09 outubro 2006

Chumbinho de espalho


No debate da Band, o autoritarismo totalitário de Alckmin se revelou, de forma cristalina, na crítica que fez à política externa do governo. Queria, por acaso, o ex-governador, que Lula enviasse força expedicionária à Bolívia, a fim de retomar o controle das instalações da Petrobras?

Mauro Santayana

Em 1989, logo depois da visita a Roma de Lula e de Fernando Collor, perguntei a veterano político italiano, que estivera com os dois, qual fora a sua impressão de um e do outro.

“Bem” – me disse – “ambos me pareceram verdes, se pensamos nos políticos europeus. Mas Lula me pareceu boa matéria prima para se construir um estadista. Collor já está feito em sua vocação. É um cover-boy. Um belo garoto-propaganda de si mesmo.”

Lembrei-me disso, ao assistir ao debate de domingo (8) entre Geraldo Alckmin e Lula, antes mesmo que Marta Suplicy se referisse ao ex-governador de São Paulo como “boneco de plástico”. O Sr.
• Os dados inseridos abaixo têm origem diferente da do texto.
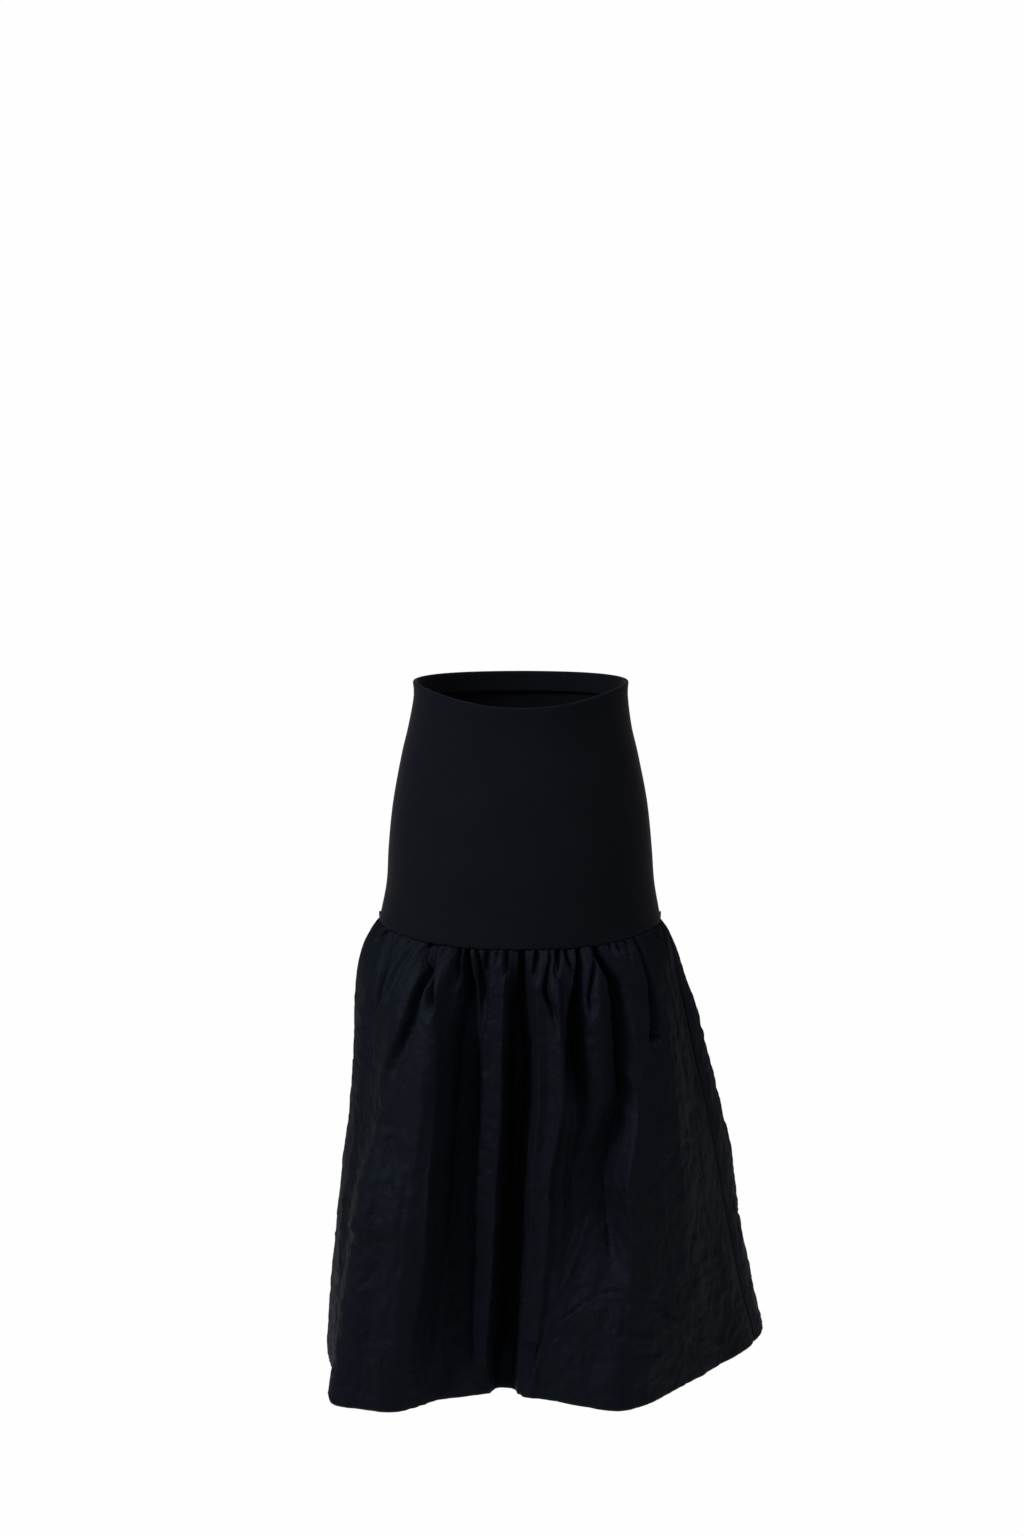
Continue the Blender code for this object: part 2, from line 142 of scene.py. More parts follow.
# lines down the large folds, in order round the skirt: turns at the four drops of foldTurnDrops,
# heights in mm at the six of foldHeightDrops, how sharp the cloth turns there (0 is round, 1.2 is
# a crease), and how many degrees it leans round the body for each mm of depth, where an edge
# hangs over a fold
foldTurnDrops = (0.0, 0.3, 0.55, 1.0)
foldHeightDrops = (0.0, 0.12, 0.30, 0.55, 0.85, 1.0)
foldLines = (
    ((-84, -84, -84, -84), (0, 0, 0, 0, 0, 0), 0.3, 0),
    ((-67, -68, -66, -58), (1, 5, 7, 7, 5, 1), 1, 0),
    ((-60, -61, -59, -51), (0, 0, 0, 0, 0, 0), 0.4, 0),
    ((-48, -46, -44, -41), (-2, -6, -3, 2, 1, 0), 0, 0),
    ((-42, -38, -34.5, -36), (0, 0, 5, 8, 5, 0), 0.8, 0),
    ((-36, -30.3, -28.5, -31.5), (0, 5, 20, 35, 19, 1), 1.2, 0),
    ((-31, -27.5, -26.4, -28), (-2, -12, -27, -33, -20, -4), 0.2, -0.19),
    ((-24, -21.5, -22, -20.5), (-2, -12, -26, -33, -18, -3), 0.2, 0),
    ((-15, -17, -18.2, -17.5), (0, -2, -4, -5, -2, 0), 0.7, 0),
    ((-8, -9, -10.6, -13.5), (1, 4, 7, 8, 4, 1), 1.1, 0),
    ((-3, -5.5, -8, -11), (-3, -22, -60, -84, -72, -24), 0.2, 0),
    ((2, 2.5, -1, -4.5), (-3, -22, -60, -84, -72, -24), 0.2, 0),
    ((7, 7.4, 3.8, -1), (1, 4, 7, 8, 5, 1), 1.2, 0),
    ((11, 11.4, 7.6, 3), (1, 2, 3, 4, 3, 1), 0.5, 0),
    ((17, 16.4, 10.4, 5), (1, 6, 8, 5, 2, 1), 1, 0),
    ((22, 20, 15, 7), (-2, -11, -15, -12, -4, -1), 0.3, 0),
    ((29, 27, 20.5, 11), (-2, -17, -31, -30, -8, -1), 0.3, 0),
    ((36, 33, 27, 16), (1, -3, -17, -45, -10, -1), 0.4, 0),
    ((44, 44, 32, 21), (-1, -10, -25, -40, -8, 0), 0.4, 0.08),
    ((51, 47, 36.5, 30), (1, 3, 4, 3, 2, 1), 0.8, 0),
    ((63, 63, 61, 57), (1, 5, 8, 8, 6, 2), 0.6, 0),
    ((76, 76, 76, 74), (0, -3, -4, -4, -2, 0), 0.8, 0),
    ((86, 86, 86, 86), (-2, -8, -11, -10, -6, -1), 0, 0),
    ((98, 98, 98, 98), (0, 0, 0, 0, 0, 0), 0.5, 0),
    ((112, 110, 108, 109), (0, 5, 10, 13, 9, 4), 0.4, 0),
    ((120, 120, 119, 119), (0, 3, 5, 5, 4, 1), 1.1, 0),
    ((126, 124, 123, 124), (-2, -11, -24, -32, -20, -5), 0.2, -0.05),
    ((134, 135, 135, 133), (-2, -10, -22, -30, -17, -4), 0.2, 0.12),
    ((142, 142, 141, 142), (1, 3, 6, 7, 5, 2), 1.1, 0),
    ((159, 161, 164, 168), (1, 5, 9, 11, 9, 3), 1.1, 0),
    ((168, 171, 172, 176), (-2, -14, -38, -56, -44, -8), 0.2, 0),
    ((174, 179, 182, 185), (-2, -14, -38, -56, -44, -8), 0.2, 0),
    ((184, 188, 191, 195), (1, 4, 6, 8, 7, 2), 1.1, 0),
    ((206, 207, 208, 209), (1, 5, 9, 11, 8, 3), 0.8, 0),
    ((214, 213, 213, 217), (-2, -10, -20, -27, -16, -5), 0.2, -0.12),
    ((223, 223, 223, 226), (-2, -11, -22, -30, -18, -5), 0.2, 0),
    ((232, 232, 231, 233), (1, 3, 5, 6, 4, 1), 1.1, 0),
    ((248, 249, 250, 250), (1, 3, 5, 6, 4, 1), 0.4, 0),
    ((264, 264, 264, 264), (0, 0, 0, 0, 0, 0), 0.3, 0),
)

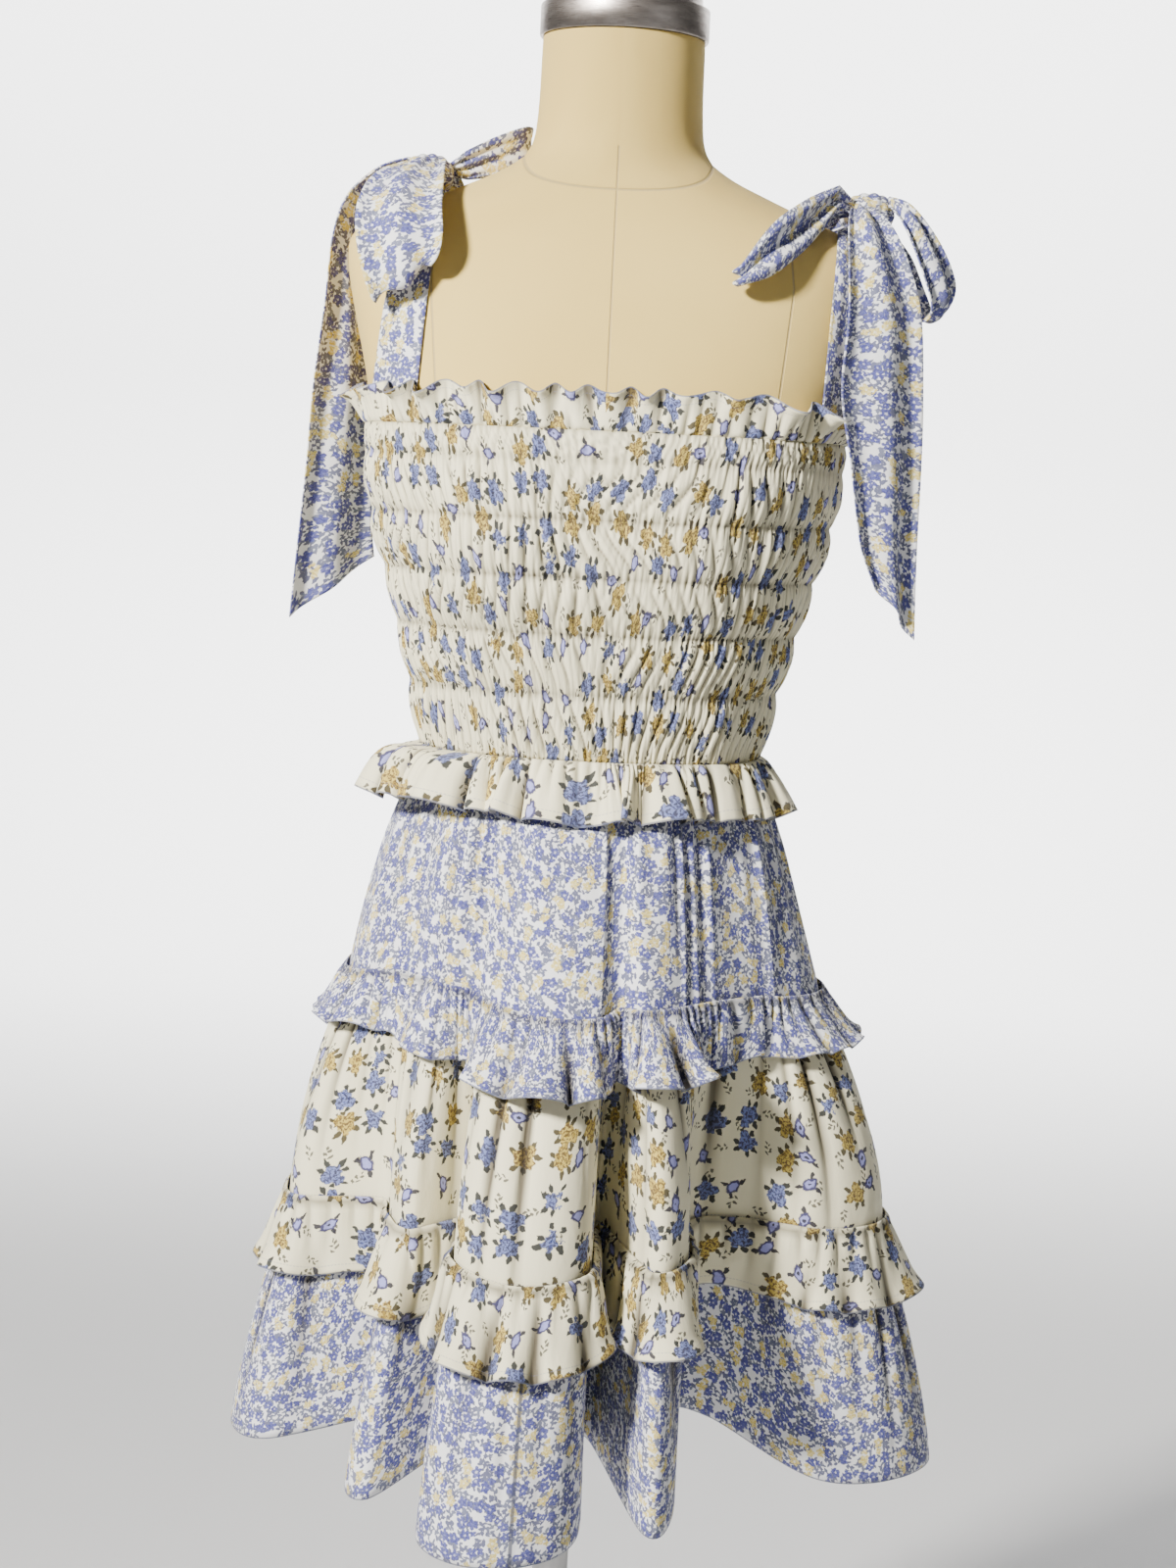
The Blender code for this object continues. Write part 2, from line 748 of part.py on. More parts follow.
def build_ruffle(name, level, finish):
    """A ruffle sewn over the seam between two tiers, made from the lower tier's points, moved out."""
    upper, lower, length, count, flare, side_lift, valley_share = RUFFLES[level]
    tier_length = np.mean(RINGS[level][:, 2]) - np.mean(RINGS[level + 1][:, 2])
    upper_length = WAIST - SEAM_1 if level == 0 else SEAM_1 - SEAM_2
    waves = ruffle_waves(count)
    reach = (valley_share + (1 - valley_share) * openness(level + 1)) * column_room(level) ** 2
    lift = side_lift * sideways() ** 2
    top = over_tier(upper, 1 - RUFFLE_HEAD / upper_length, CLOTH + LAP_GAP)
    rows = [kept_out(top, level, 1)]
    for share in RUFFLE_ROWS:
        ring = over_tier(lower, share * length / tier_length, CLOTH + LAP_GAP)
        ring = kept_out(ring, level, 1 - 0.5 * share**2)
        fullness = RUFFLE_LEAST_FLARE + (1 - RUFFLE_LEAST_FLARE) * waves
        ring = moved_out(ring, flare * share * fullness * reach)
        ring[:, 2] += share**2 * (lift + RUFFLE_SCALLOP * waves * reach)
        rows.append(ring)
    return cloth_sheet(name, np.array(rows), finish, CLOTH, True)


def build_waist_frill():
    """The frill below the waist elastic."""
    waves = ruffle_waves(WAIST_FRILL_WAVES)
    kick = np.exp(-(((np.degrees(ANGLES) - KICK_ANGLE) / KICK_SPREAD) ** 2))
    rows = []
    for share in (0.0, 0.4, 1.0):
        ring = over_tier(1, share * WAIST_FRILL / (WAIST - SEAM_1), CLOTH + LAP_GAP)
        ring = moved_out(ring, share * (WAIST_FRILL_FLARE * waves + KICK_FLARE * kick))
        ring[:, 2] += share * (KICK_LIFT * kick + WAIST_FRILL_SCALLOP * waves)
        rows.append(ring)
    return cloth_sheet("waist_frill", np.array(rows), FABRIC_FLORAL, CLOTH, True)


def build_top_frill():
    """The frill that stands above the top elastic, looser at the sides."""
    columns = TOP_FRILL_WAVES * 4
    foot = BODICE_TOP + SEAM_GAP + CLOTH / 2
    rows = []
    for share in (1.0, 0.45, 0.0):
        ring = []
        for k in range(columns):
            angle = 2 * math.pi * k / columns
            wave = 0.5 + 0.5 * math.sin(TOP_FRILL_WAVES * angle + 0.8 * math.sin(3 * angle))
            wave *= 0.8 + 0.2 * math.sin(5 * angle + 1)
            side = math.sin(angle) ** 4
            right = max(0.0, math.sin(angle)) ** 8
            flare = TOP_FRILL_FLARE * wave + TOP_FRILL_SIDE_FLARE * side + TOP_FRILL_RIGHT_FLARE * right
            fall = TOP_FRILL_SIDE_FALL * side + TOP_FRILL_RIGHT_FALL * right - TOP_FRILL_SCALLOP * wave
            z = foot + share * (TOP_FRILL - fall)
            ring.append(form_point(angle, z, TOP_FRILL_FOOT + share * flare))
        rows.append(ring)
    return cloth_sheet("top_frill", np.array(rows), FABRIC_FLORAL, CLOTH, True)


# Straps and bows


def knot_centre(x, lift):
    return shoulder_point(x, KNOT_TURN, KNOT_RADII[2] + SKIN_GAP + lift)


def build_knot(side, centre):
    mesh = bpy.data.meshes.new(f"knot_{side}")
    work = bmesh.new()
    bmesh.ops.create_uvsphere(work, u_segments=12, v_segments=8, radius=1.0)
    bmesh.ops.scale(work, vec=KNOT_RADII, verts=work.verts)
    work.to_mesh(mesh)
    work.free()
    mesh.shade_smooth()
    item = add_object(f"knot_{side}", mesh, FABRIC_DITSY)
    item.location = centre


def row_at_knot(row, centre):
    """Where a row of cloth meets the knot, gathered to less than its width."""
    middle = row.mean(axis=0)
    radii = np.array(KNOT_RADII) + KNOT_GAP
    ways = middle + (row - middle) * KNOT_GATHER - centre
    reach = 1 / np.linalg.norm(ways / radii, axis=1)
    return centre + ways * reach[:, None]


def build_strap(name, centre, foot, top, behind):
    """A flat strap lying on the form, from the bodice's edge to the knot."""
    out = SKIN_GAP + STRAP_LIFT + STRAP_CLOTH / 2
    grid = []
    for climb in np.linspace(0, 1, STRAP_ROWS + 1):
        x, width = np.array(foot) + (np.array(top) - np.array(foot)) * climb
        rise = min(1.0, climb / STRAP_CHEST_SHARE)
        turn = max(0.0, climb - STRAP_CHEST_SHARE) / (1 - STRAP_CHEST_SHARE) * STRAP_END_TURN
        row = []
        outer = x + math.copysign(width / 2, x)
        for column in range(STRAP_COLUMNS + 1):
            place = outer - math.copysign(width, x) * (column / STRAP_COLUMNS) ** STRAP_CROWDING
            if rise < 1:
                z = STRAP_FOOT + (SHOULDER_CENTRE - STRAP_FOOT) * rise
                row.append(chest_point(place, z, behind, out))
            else:
                row.append(shoulder_point(place, 180 - turn if behind else turn, out))
        grid.append(row)
    grid = np.array(grid)
    last = row_at_knot(grid[-1], centre)
    grid = np.concatenate([grid, last[None]])
    return cloth_sheet(name, grid, FABRIC_DITSY, STRAP_CLOTH, False)


def build_ribbon(name, rails, centre, loop, folds=0, depth=0.0):
    """A length of strap from the knot. It comes back to the knot if it is a loop.

    A row of rails is a point of one edge and then one of the other edge, in millimetres.
    """
    rails = np.array(rails, float).reshape(len(rails), 2, 3) / 1000
    padded = np.concatenate([rails[:1], rails, rails[-1:]])
    stations = []
    for i in range(len(rails) - 1):
        for step in range(RIBBON_STEPS):
            stations.append(hermite(*padded[i : i + 4], step / RIBBON_STEPS))
    stations.append(rails[-1])
    shares = np.linspace(0, 1, RIBBON_COLUMNS + 1)[:, None]
    grid = []
    for i, (one, other) in enumerate(stations):
        before, after = stations[max(i - 1, 0)], stations[min(i + 1, len(stations) - 1)]
        out = np.cross(other - one, (after - before).sum(axis=0))
        out /= np.linalg.norm(out)
        wave = depth * np.sin(math.pi * folds * shares) * math.sin(math.pi * (i + 1) / (len(stations) + 1))
        grid.append(one + (other - one) * shares + out * wave)
    grid = np.array(grid)
    first, last = row_at_knot(grid[0], centre), row_at_knot(grid[-1], centre)
    grid = np.concatenate([first[None], grid, last[None]] if loop else [first[None], grid])
    return cloth_sheet(name, grid, FABRIC_DITSY, STRAP_CLOTH, False)


def build_left_bow():
    """The bow on the -X shoulder: one loop falls forward, the other lies towards the neck."""
    centre = knot_centre(LEFT_KNOT_X, LEFT_KNOT_LIFT)
    build_knot("left", centre)
    build_strap("strap_front_left", centre, (-0.139, 0.032), (-0.124, 0.022), False)
    build_strap("strap_back_left", centre, (-0.118, 0.033), (-0.121, 0.022), True)
    build_ribbon("loop_front_left", LOOP_FRONT_LEFT, centre, True)
    build_ribbon("loop_back_left", LOOP_BACK_LEFT, centre, True)
    build_ribbon("tail_outer_left", TAIL_OUTER_LEFT, centre, False, 1, 0.003)
    build_ribbon("tail_back_left", TAIL_BACK_LEFT, centre, False, 1, 0.003)


def build_right_bow():
    """The bow on the +X shoulder: a long loop on the chest, a short one outside, a tail in front."""
    centre = knot_centre(RIGHT_KNOT_X, RIGHT_KNOT_LIFT)
    build_knot("right", centre)
    build_strap("strap_front_right", centre, (0.1475, 0.018), (0.156, 0.018), False)
    build_strap("strap_back_right", centre, (0.120, 0.033), (0.152, 0.020), True)
    build_ribbon("loop_inner_right", LOOP_INNER_RIGHT, centre, True)
    build_ribbon("loop_outer_right", LOOP_OUTER_RIGHT, centre, True)
    build_ribbon("tail_front_right", TAIL_FRONT_RIGHT, centre, False, 3, 0.003)
    build_ribbon("tail_back_right", TAIL_BACK_RIGHT, centre, False, 1, 0.003)


def build():
    global parts
    clear_scene()
    parts = make_collection("sundress on dress form")
    build_torso()
    build_neck_cap()
    build_stand()
    build_bodice_panel("bodice_front", -FORM_COLUMNS // 4)
    build_bodice_panel("bodice_back", FORM_COLUMNS // 4)
    build_top_frill()
    build_waist_frill()
    build_tier("tier_1", 1, (0.0, 0.3, 0.65, 1.0), FABRIC_DITSY)
    build_tier("tier_2", 2, (0.0, 0.15, 0.5, 1.0), FABRIC_FLORAL)
    build_tier("tier_3", 3, (0.0, 0.3, 1.0), FABRIC_DITSY)
    build_ruffle("ruffle_1", 0, FABRIC_DITSY)
    build_ruffle("ruffle_2", 1, FABRIC_FLORAL)
    build_left_bow()
    build_right_bow()


build()
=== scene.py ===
import math

import bpy
import numpy as np
from mathutils import Matrix, Vector


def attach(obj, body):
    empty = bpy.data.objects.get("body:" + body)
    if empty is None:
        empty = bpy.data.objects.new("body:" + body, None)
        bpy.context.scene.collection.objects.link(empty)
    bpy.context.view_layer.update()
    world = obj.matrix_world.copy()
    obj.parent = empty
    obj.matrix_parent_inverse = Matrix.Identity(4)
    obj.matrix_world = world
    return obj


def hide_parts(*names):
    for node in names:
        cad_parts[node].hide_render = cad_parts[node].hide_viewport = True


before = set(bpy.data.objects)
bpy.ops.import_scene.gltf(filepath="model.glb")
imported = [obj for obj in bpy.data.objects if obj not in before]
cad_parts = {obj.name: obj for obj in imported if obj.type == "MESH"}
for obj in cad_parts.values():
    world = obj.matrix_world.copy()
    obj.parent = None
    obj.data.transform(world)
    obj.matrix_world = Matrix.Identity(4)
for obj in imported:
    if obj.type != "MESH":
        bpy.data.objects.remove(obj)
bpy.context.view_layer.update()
print("frame loaded:", len(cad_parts), "nodes")

heights = {
    "baseTop": 0.026,
    "torsoBottom": 0.690,
    "waist": 0.960,
    "bodiceTop": 1.175,
    "strapFoot": 1.178,
    "shoulder": 1.250,
    "neckTop": 1.435,
    "seam1": 0.800,
    "seam2": 0.647,
    "hem": 0.482,
}


# Camera and light


camera = {
    "place": (0.0, -1.8, 1.137),
    "pitch": 6.37,  # degrees below level
    "roll": 2.8,
    "lens": 60.46,
    "sensor": 36.0,
}


def buildCamera():
    data = bpy.data.cameras.new("photoCamera")
    data.sensor_fit = "VERTICAL"
    data.sensor_height = camera["sensor"]
    data.lens = camera["lens"]
    data.clip_end = 40
    eye = bpy.data.objects.new("photoCamera", data)
    bpy.context.scene.collection.objects.link(eye)
    pitch, roll = math.radians(camera["pitch"]), math.radians(camera["roll"])
    forward = Vector((0, math.cos(pitch), -math.sin(pitch)))
    level = Vector((1, 0, 0))
    above = level.cross(forward)
    right = math.cos(roll) * level + math.sin(roll) * above
    up = -math.sin(roll) * level + math.cos(roll) * above
    eye.rotation_euler = Matrix((right, up, -forward)).transposed().to_euler()
    eye.location = camera["place"]
    bpy.context.scene.camera = eye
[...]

Geraldo Alckmin estava visivelmente contrafeito em agir como se fosse ventríloquo de seus aliados do PFL, ao convocar Lula para a agressividade.

Não era o seu estilo, não era a sua conveniência. Cedera às pressões dos oligarcas do Nordeste que têm, além do desejo de poder, razões mais fortes para detestar Lula: o sertanejo de Pernambuco iniciou o processo de aposentadoria política desses senhores de engenho, para os quais – conforme a forte definição de Antonio Callado – a honra familiar e o banheiro só podem existir na casa grande.

O presidente relutou, insistiu em elevar o debate, mas foi obrigado a responder com ironia às provocações do adversário. Uma coisa ficou clara: o médico se comportou como um valentão de bar – ao chamar Lula de mentiroso – e o metalúrgico se manteve com elegância. Não devolveu a Alckmin os insultos, e se esquivou dos ataques de ordem pessoal. Não tocou em assuntos que embaraçariam o seu oponente, como o caso da Daslu e o caso dos vestidos. Enfim, Lula se manteve como um cavalheiro.

O autoritarismo totalitário de Alckmin se revelou, de forma cristalina, na crítica que fez à política externa do governo. Queria, por acaso, o ex-governador, que Lula enviasse força expedicionária à Bolívia, a fim de retomar, manu militari, o controle das instalações da Petrobras? Se fosse presidente da República, Alckmin declararia guerra a La Paz? Repetiria, contra os índios do Altiplano, o ódio de Pedro II contra o os paraguaios, pelo fato de o ditador Solano López ter ousado insinuar a intenção de casar-se com uma das filhas do imperador? Nesse ponto, a postura do atual presidente foi a mais correta. Tratou de mostrar os êxitos inegáveis da política externa, confirmados pelo saldo dos balanços comerciais e de pagamentos. E respondeu, de forma irretorquível, com o acerto de sua política ao admitir a importação de produtos da China: o saldo comercial é superavitário para o Brasil.

Lula disse a Alckmin que ele não poderia resolver em quatro anos os problemas criados por “eles” em quatro séculos. Alckmin respondeu que o PSDB não existe há 400 anos, e não houve tempo para que Lula retorquisse, esclarecendo que “eles” não são o PSDB, mas todas as oligarquias brasileiras, que vêm dominando o país desde que Tomé de Sousa chegou à Bahia.

É interessante registrar uma curiosidade. Se Alckmin foi eleito vereador aos 19 anos, antes de concluir seu curso de medicina, se foi, em seguida, eleito prefeito e, depois, deputado – quando foi que sua excelência exerceu a medicina em tempo integral, a ponto de dizer a Lula que ele entende de saúde e o presidente, não? Como se sabe, Alckmin é anestesista – especialidade que, em alguns países, é vista apenas como técnica auxiliar na cirurgia.

Lula tem munição na cartucheira para abater elefantes. Por enquanto, pelo que se viu e ouviu, usou só chumbinho de espalho. Mas, nos próximos debates, se o adversário continuar nos ataques rasteiros, o presidente pode acionar a sua bazuca.

Mauro Santayana é colunista político do Jornal do Brasil, diário de que foi correspondente na Europa (1968 a 1973). Foi redator-secretário da Ultima Hora (1959), e trabalhou nos principais jornais brasileiros, entre eles, a Folha de S. Paulo (1976-82), de que foi colunista político e correspondente na Península Ibérica e na África do Norte.